Latvia still hasn’t springboarded from a major upset to a medal. Rewind to those three seventh-place finishes. In 1997, Latvia’s highlights included surprising ties with Canada (3-3) and Sweden (1-1). In 2004, the noteworthy ties were less dramatic, coming against Germany (1-1) and Switzerland (1-1). And in 2009, the Latvians shone brighter as Aleksandrs Nizivijs scored penalty-shootout winners against Sweden (3-2) and Switzerland (2-1).
2018’s eighth-place finish – the only other time Latvia has made the quarter-finals – included unexpected points from overtime losses to the U.S. (3-2) and Canada (2-1).
Latvia’s two World Championship shockers over Russia in 2000 (3-2) and 2003 (2-1) rank among the country’s most cherished sporting memories. However, the quarter-final loss to Canada (2-1) in Sochi in 2014 was as close as the Latvians have come to their own Olympic “Miracle on Ice.”
And yet, it was a one-goal game. If Shea Weber’s power play blast with under seven minutes left had not found the back of the net, who knows what could have happened in overtime or a shootout? Especially considering how Darzins undressed Carey Price on his first-period breakaway goal.
As noted before, when Latvia finally makes the final four, it’ll probably involve another scenario like Sochi, with an extra dose of good luck.

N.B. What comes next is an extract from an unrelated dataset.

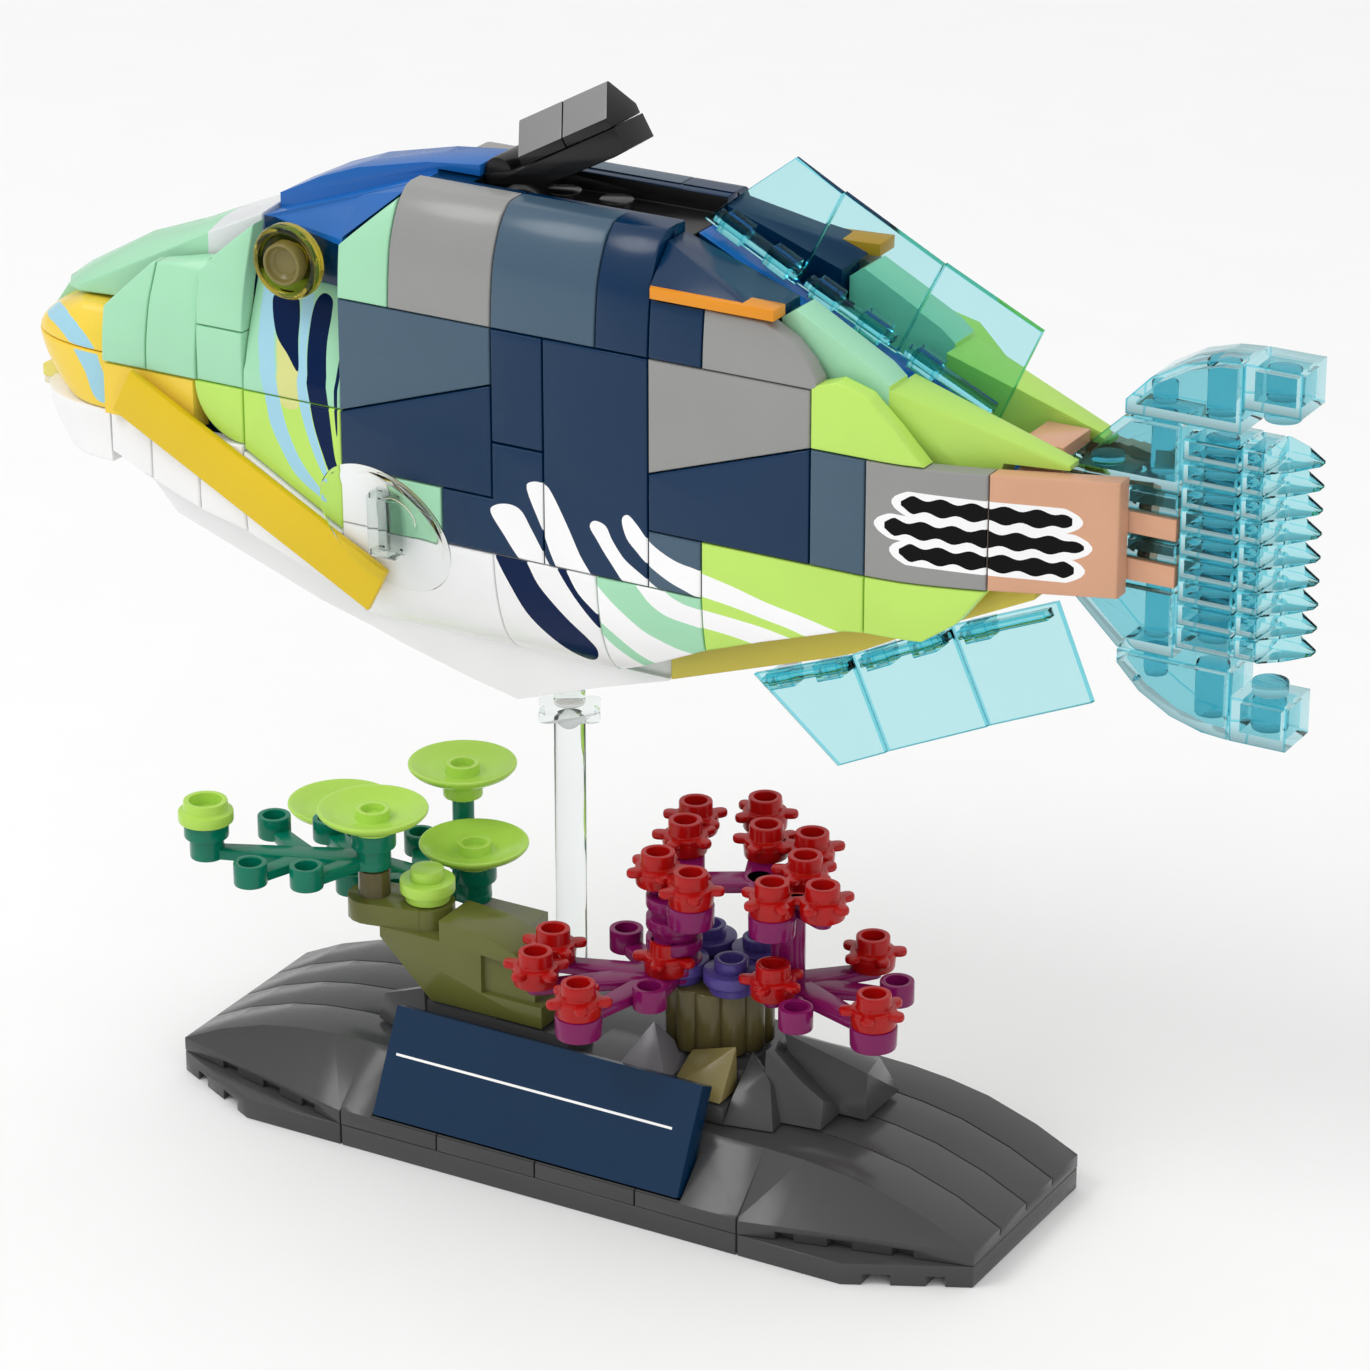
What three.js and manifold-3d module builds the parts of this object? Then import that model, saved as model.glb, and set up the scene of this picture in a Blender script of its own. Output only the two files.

The most optimistic Latvian fans might argue: “Hey, in the last decade, we’ve seen an Olympic final with Germany (2018) and World Championship finals with Slovakia (2012) and Switzerland (2013, 2018). If they can beat the odds, what’s to stop us from medaling?”
The obvious answer is: “It’s a numbers game.” For instance, the Swiss have more than 20 elite pro teams and 30,655 registered players, plus financial advantages and other resources. There is no Latvian counterpart to Roman Josi or Nico Hischier.
Yet Latvian fans thirsting for a great home-ice performance in 2021 can take encouragement from their recent record. Their quarter-final hopes likely hinge on Group B wins over Germany and Norway. Notably, Latvia defeated Germany in their last Worlds meeting in 2018 (3-1) and recorded two straight wins over Norway in 2018 (3-2, OT) and 2019 (4-1).
Latvia is also scheduled to host Group E of the 2022 Olympic qualification (26-29 August 2021) in Riga. It will face France, Italy, and Hungary. Proud Latvian fans will be dreaming of big things to come in Beijing and beyond. Maybe even a medal someday.